The flaw comes in two flavours: Play By Committee and Field Commander.

They’re two sides to the same coin, however. If you’ve not played a co-op game you probably just won’t really understand the problem. It goes something like this:

There is no room for error. So everyone discusses each facet – starting with the character selection. Something like: “Well, you go this guy, and I’ll go that guy and then we’ll also need another guy and for our first turn you do this, I’ll do that…”  It’s not that bad on the face of it. Everyone is typically involved, and options are discussed and strategies developed. The problem is — why am this guy? I don’t really control him, except to move him and to declare that,  yes, I will do the action we all agreed on a few minutes ago. Really – other than a bit of brainstorming – there is absolutely no reason it couldn’t just be one person playing with 6 characters, rather than 6 persons playing with one character each.

This leads me to the Field Commander. You see, it’s even worse when it’s not even a committee. One player – one who has a lot of experience, or looked up strategies, or what have-you – directs everyone on what they should do. Strategically, it actually makes a lot of sense. Everyone is on the same page as “we” all “work together” towards a common goal. So, in many ways, it’s the best way to win… but why I am even playing? Why not just let the Field Commander play with 6 characters? In these sorts of games you could literally get up and walk away, and it wouldn’t make a lick of difference.

The one saving grace of a co-op board game is that they can be pretty fun the first couple times you play. These problems really only rear their head after you start to learn the mechanics. Once you start to learn the odds of drawing cards, or work out some optimal strategies for various situations.
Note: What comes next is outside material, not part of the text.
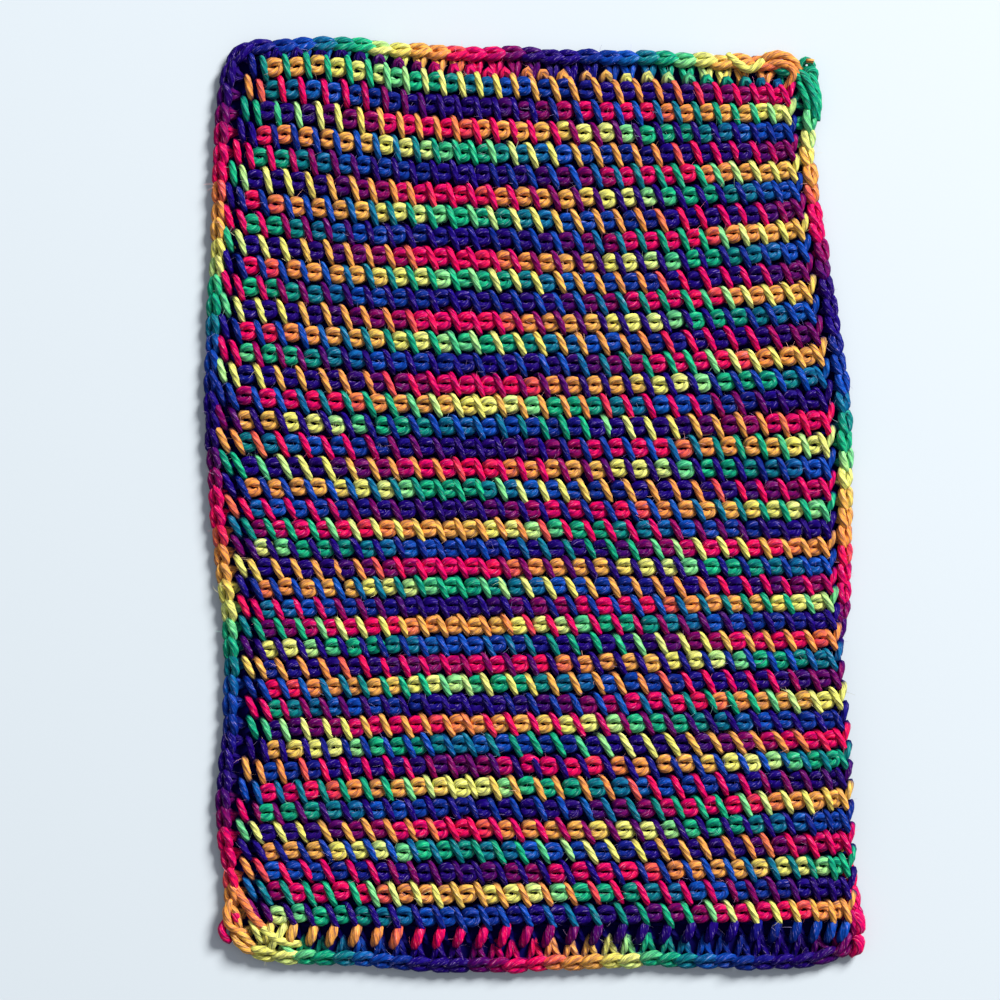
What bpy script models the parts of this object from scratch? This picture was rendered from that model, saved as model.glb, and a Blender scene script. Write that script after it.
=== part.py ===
"""Crochet mat: a Tunisian simple stitch panel with a single-crochet edging worked round it.

Metres, +Z up. The mat lies flat on z = 0. +Y runs along its length, from the foundation chain to the
last row, and +X runs across it. The origin is under the middle of the outline.
"""
import math

import bmesh
import bpy
from mathutils import Matrix, Vector

MM = 0.001

# Driving dimensions of the fabric
STITCH_ROWS = 41
PANEL_CREST = 5.2 * MM
PANEL_VALLEY = 3.7 * MM
PANEL_COLUMNS = 14
EDGING_STITCHES = 150
EDGING_HEIGHT = 4.7 * MM
PIECE_GAP = 0.45 * MM

# The edges of the panel, in rows: the foundation chain's outer side and the top of the last row
FOUNDATION_SIDE = -0.3
LAST_SIDE = 41.5
CORNER_ROWS = 1.1
CORNER_SHARE = 0.035

# Heights across a row, as shares of its width
ACROSS = (0.0, 1 / 6, 1 / 3, 2 / 3, 1.0)

# One section for each measured row, all lengths in millimetres from the mat's middle.
# left and right are the two ends of the row, y_0 to y_4 its place at the five shares in ACROSS,
# edging is the width of the edging beside the row's right end, and tuck says how far it has slipped
# under the panel there, from 0 for lying beside it to 1 for lying under it.
SECTION_COLUMNS = ("row", "left", "right", "y_0", "y_1", "y_2", "y_3", "y_4", "edging", "tuck")
SECTIONS = (
    (1, -91.8, 100.0, -130.4, -131.0, -131.7, -130.4, -129.4, 5.4, 0.0),
    (3, -93.2, 100.4, -117.0, -117.0, -117.3, -117.0, -115.0, 2.6, 0.35),
    (6, -95.0, 99.6, -98.7, -97.8, -96.8, -97.1, -93.6, 1.6, 1.0),
    (10, -93.2, 99.2, -72.2, -71.2, -70.2, -69.9, -68.6, 1.6, 1.0),
    (14, -92.5, 98.4, -46.6, -45.6, -45.0, -44.3, -43.0, 3.0, 0.6),
    (18, -94.9, 97.1, -20.6, -20.6, -20.3, -20.3, -19.7, 5.2, 0.0),
    (22, -97.4, 97.1, 5.0, 4.8, 4.6, 4.3, 4.6, 5.2, 0.0),
    (26, -98.7, 96.5, 34.4, 32.5, 31.5, 31.2, 33.4, 5.2, 0.0),
    (30, -97.8, 92.6, 62.6, 60.3, 58.4, 57.8, 61.0, 5.0, 0.0),
    (34, -96.6, 88.2, 90.4, 86.9, 85.3, 83.4, 87.2, 5.2, 0.0),
    (38, -95.4, 83.4, 118.2, 116.0, 112.8, 111.2, 112.5, 6.8, 0.0),
    (41, -93.4, 82.4, 138.7, 139.0, 134.6, 131.7, 130.1, 9.0, 0.0),
)

# Width of the edging along the two ends of the panel, at shares of the way from left to right
END_COLUMNS = ("share", "last_row", "foundation")
ENDS = (
    (0.0, 5.6, 7.6),
    (0.2, 6.6, 7.8),
    (0.4, 9.2, 9.2),
    (0.7, 9.8, 9.2),
    (0.9, 9.8, 10.2),
    (1.0, 9.4, 9.6),
)
EDGING_LEFT = 6.3

# Ribs of the panel: for each row, where across the row a line of points lies and how high it is
RIB_LINES = ((-0.5, 0.0), (-0.22, 1.0), (0.22, 1.0))

# Rim of the panel, from its upper edge down to the flat underside: inset and height of each line
# where the edging lies beside it, and where the edging lies under it
RIM = (
    # inset, height, tucked inset, tucked height
    (0.0, 2.6, -0.2, 5.0),
    (0.4, 1.1, 0.5, 3.5),
    (0.7, 0.5, 10.2, 3.3),
    (1.3, 0.0, 11.4, 0.0),
)
RIM_TOP_INSET = 0.8
TUCK_RISE = 1.9

# Section of the edging, clockwise from its inner foot: place across its width and share of its height
# for a loop's crest and for the dip between two loops
EDGING_SECTION = (
    # across, crest, dip
    (0.06, 0.00, 0.00),
    (0.00, 0.40, 0.40),
    (0.08, 0.80, 0.72),
    (0.34, 0.86, 0.74),
    (0.58, 0.76, 0.70),
    (0.80, 1.00, 0.86),
    (1.00, 0.52, 0.50),
    (0.93, 0.00, 0.00),
)
WIDEST = 6
EDGING_SCALLOP = 0.5 * MM
TUCKED_HEIGHT = 2.6
TUCKED_INNER = -9.2
TUCKED_OUTER = -1.4

COLLECTION = "crochet_mat"


def column(table, names, name):
    """All values of one named column."""
    at = names.index(name)
    return [row[at] for row in table]


def smooth_value(places, values, at):
    """Cubic curve through the values, straight beyond the first and the last."""
    last = len(places) - 1
    slopes = []
    for i in range(last + 1):
        low = max(i - 1, 0)
        high = min(i + 1, last)
        slopes.append((values[high] - values[low]) / (places[high] - places[low]))
    if at <= places[0]:
        return values[0] + slopes[0] * (at - places[0])
    if at >= places[last]:
        return values[last] + slopes[last] * (at - places[last])
    i = max(k for k in range(last) if places[k] <= at)
    span = places[i + 1] - places[i]
    t = (at - places[i]) / span
    rise = values[i + 1] - values[i]
    bend_a = slopes[i] * span - rise
    bend_b = rise - slopes[i + 1] * span
    return values[i] + rise * t + t * (1 - t) * ((1 - t) * bend_a + t * bend_b)


def section_value(name, row):
    """One column of the section table at any row, in millimetres."""
    return smooth_value(column(SECTIONS, SECTION_COLUMNS, "row"),
                        column(SECTIONS, SECTION_COLUMNS, name), row)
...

Once you start getting to that point (in my experience after about 3 games) then everyone starts to agree on tactics and strategies and then the committee quickly and naturally forms. (Or if one person is perhaps more strategically-minded than the other players, the field commander comes out.) Prior to this point people tend to do their own thing a bit. No-one knows the game well enough to make suggestions and most of the time all anyone can recall is their own character’s abilities. So it’s up to each individual to step up and help out. It really doesn’t take long to get past this point though.

So I can be talked into playing a new co-op game a few times (especially if no-one is experienced with it) but I won’t be buying any more.

The one exception to this rule (that I have so-far found) is Space Alert. I’ll cover why in a later post.